A bark or a grunt? A look at what makes animal calls sound different
or technically,
Time as a supervisor: temporal regularity and auditory object learning
[See Original Abstract on Pubmed]
Authors of the study: Ronald W. DiTullio, Chetan Parthiban, Eugenio Piasini, Pratik Chaudhari, Vijay Balasubramanian, Yale E. Cohen
As you walk through the parking lot it probably doesn’t take much effort to recognize the laughter of your friends behind you, the gentle hum of a car engine rolling down the neighboring aisle, or the clatter of wheels rolling on someone’s shopping cart. Each one of these sounds is what neuroscientists call an auditory object. While we can often effortlessly recognize auditory objects, determining exactly how we do so is difficult. It might be obvious to us that a particular sound is a car engine or a laugh, but we would be hard-pressed to name exactly what features of the sound distinguish one from another. That’s why recent NGG graduate Dr. Ronald DiTullio and a team of researchers at the University of Pennsylvania set out to figure out what makes auditory objects sound different.
Identifying the features that define auditory objects has at least two important applications in neuroscience and beyond. First, it might give experimenters clues as to how the brain learns to differentiate sounds. For example, once researchers have identified features that separate human voices from the sound of kitchen appliances, they can look at brain activity and ask whether the brain learns the same features. Second, being able to measure and quantify useful features of sounds allows scientists to build artificial systems that can distinguish them as well. For example, your Google Home or Amazon Alexa system might benefit from looking for features that will help it learn to distinguish your voice from a tea kettle boiling in the background.
DiTullio and his team aimed to find the features that differentiate auditory objects by studying the different types of vocalizations that rhesus macaque monkeys make. They chose to study macaque vocalizations because they have structure, just like human speech, and vocalizations can be grouped into a small number of types. In this case, analyzing the differences between macaque vocalizations is easier than looking at something as complicated as spoken language. “There is a general pattern in nature,” DiTullio explained. “We know that macaque vocalizations should share similar structure with human vocalizations.” Because sounds in nature share similar features, the team hopes that what they learn about the differences between macaque vocalizations will apply to other types of sounds.
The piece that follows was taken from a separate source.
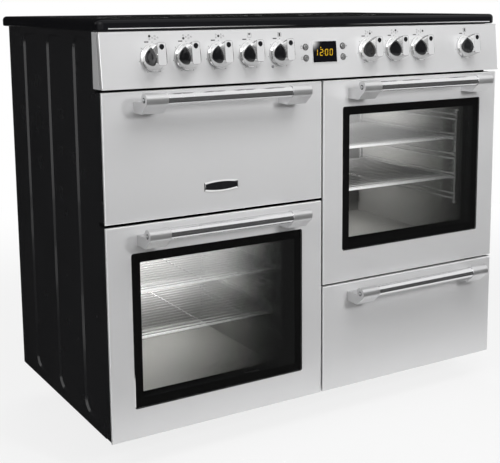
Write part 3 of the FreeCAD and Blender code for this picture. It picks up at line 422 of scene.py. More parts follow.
def painted_light_wire():
    """A painted highlight and a faint painted glow at the front of the ovens, and painted shade behind."""
    finish = Finish("painted_light_wire", (0.8, 0.8, 0.8), roughness=0.35, metallic=0.3)
    # Painted highlight at the front, painted shade behind, and a painted glow on the bright end
    painted_back_shade = finish.between(finish.along("Y"), 0.0, 1.0, *wire_painted_shade_span)
    finish.tint(painted_back_shade, (0.9, 0.9, 0.9), (0.22, 0.22, 0.22))
    finish.set("Emission Color", (1, 1, 1, 1))
    finish.drive("Emission Strength", finish.between(painted_back_shade, wire_painted_glow, 0.0))
    finish.scuff(scale=160.0, low=0.3, high=0.42)
    return finish.material


def satin_chrome(name, level):
    finish = Finish(name, (level, level, level), roughness=0.16, metallic=0.75)
    finish.scuff(scale=35.0, low=0.13, high=0.2)
    return finish.material


def polished_chrome(name, level):
    finish = Finish(name, (level, level, level), roughness=0.06, metallic=1.0)
    finish.scuff(scale=35.0, low=0.04, high=0.10)
    return finish.material


def element_steel():
    finish = Finish("element_steel", (0.20, 0.18, 0.16), roughness=0.45, metallic=0.9)
    finish.tint(finish.noise(scale=60.0), (0.12, 0.10, 0.09), (0.26, 0.23, 0.2))
    finish.grain(scale=700.0, strength=0.2, depth=fine_relief)
    return finish.material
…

The research team started with a key observation: the sounds that make up auditory objects change slowly and smoothly over time. This is a property called temporal regularity. We can understand the concept of temporal regularity by thinking about playing notes on the piano. When you play and hold a note, the note fades away slowly and the components of the sound are largely the same over time. This example has high temporal regularity. However, if you randomly play and release a note, you quickly switch between silence and the note and the components of the sound change a lot from moment to moment. Thus, this example has low temporal regularity. That is one way DiTullio and his team think we can distinguish one note from another. Temporal regularity is a known feature of many auditory objects, including macaque vocalizations. “The underlying idea is to find a pattern we think exists in natural sounds and that the brain could get useful information from,” said DiTullio. “Our main motivation was to ask, ‘is temporal regularity that pattern?’”.
To test their idea, the team first demonstrated that temporal regularities can be used to distinguish auditory objects. To do this, they took recordings of four different types of macaque vocalizations (coo, harmonic arch, shrill bark, and grunt) and three different types of noise and used statistical methods to quantify different features of each audio clip. One of these statistical methods, called slow feature analysis, looked for temporal regularities in the audio clips, whereas the other methods relied on different types of features. The group found that the temporal regularities identified by slow feature analysis did a better job of distinguishing auditory objects than the features identified by the other statistical methods. This showed that temporal regularities are in fact an important feature of macaque vocalizations that can be used to differentiate them.
The team next applied their idea to another challenge for our auditory systems: the ability to recognize auditory objects in the presence of noise. For example, most people will have no problem distinguishing the statement “I have plans” from “I have plants” in a quiet room, but that becomes much more difficult when having a conversation at a crowded cocktail party. To test whether temporal regularities might help solve this problem, the team applied the same statistical methods discussed previously to audio clips of the same types of macaque vocalizations, but with noisy backgrounds. They found that the temporal regularities identified by the slow feature analysis did a better job than any other features at distinguishing macaque vocalizations with noisy backgrounds. The team showed that temporal regularities are a useful way the brain might solve the problem of identifying sounds in the noisy environments we encounter in our everyday life.
Taken together, these experiments identify an important feature of auditory objects that is useful for distinguishing them: temporal regularity. This opens the door to lots of exciting future work. One open question is whether the brain uses the same features when learning the differences between auditory objects. “We hope that more people will look for these kinds of signals in the brain,” said DiTullio. “People know that temporal regularities are an important part of audition, but they don’t necessarily look for how... the brain might learn these [features].” Another interesting direction for future work would be to investigate different types of sounds, like spoken language. DiTullio’s team has already done follow-up work applying these ideas to bird and human vocalizations. It seems like this is only the start of what temporal regularities may be able to teach us about what makes the sounds we encounter every day sound so different.